Once over the saddle near Kettle Dome things got somewhat easier. Adding to the
sand was a layer of powdery ash as I traveled through an area that had been
badly burned.
The winter snows and rains had not washed away all the ash as one
might have expected. I'm not sure that this stuff is very good on the lungs to
be breathing it in, but there seemed no way to avoid it entirely. I was very
thankful that I didn't come across any pack trains coming through. The lowpoint
came at Crown Creek where the trail drops to 7,000ft of elevation. I paused
here for a short soak in the chilly but refreshing
waters before steeling myself for another
1,500-foot climb up to Crown Valley and the high saddle just beyond Cow Meadow.
Though the fire had crept up to Cow Camp
at Crown Valley, it did not seem to
have suffered much. The buildings had all been spared from what I could see as
had most of the forest surrounding the rather large meadow. There were several
hands working about the buildings (first folks I had seen all day),
but as the signs tacked to the trees did not encourage
trespassers, I didn't stop for a chat to see what they were up to.
Crown Valley is just shy of eight miles from the trailhead, and it took me
another two hours and forty minutes to cover the remaining distance. My body
was holding up surprisingly well, no doubt strengthened from the three previous
outings and the residual acclimatization they afforded. It was just after 7:35p
when I got back to the Rancheria TH.
The outing had taken a bit over 20.5hrs,
making it my longest dayhike to date (I have yet to match some of Matthew's that
have been just shy of 24hrs). That I could feel decently at its conclusion was
very encouraging. Perhaps Picket Guard wasn't going to be the nightmare I'd
been envisioning. Then again, that might be wishful thinking...
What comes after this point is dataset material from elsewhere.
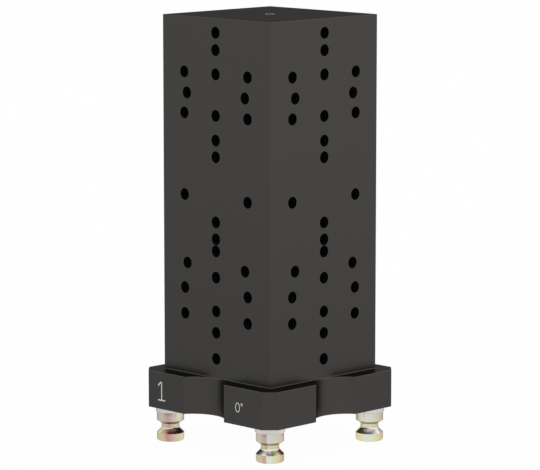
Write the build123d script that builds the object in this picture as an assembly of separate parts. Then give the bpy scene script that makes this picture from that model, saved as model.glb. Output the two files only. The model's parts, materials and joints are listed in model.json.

Days later I learned that the route over Burnt Mtn Pass was part of the old Tunemah Trail described by Secor in which the Chinese sheepherders provided the colorful name for Tunemah when driving their sheep down rugged east side of the White Divide to Simpson Meadow below. The phrase is purportedly a fairly strong curse in Chinese that means something like, "You sleep with your Grandmother!" Or worse. There appears to be no vestiges left of the old trail beyond Blue Canyon.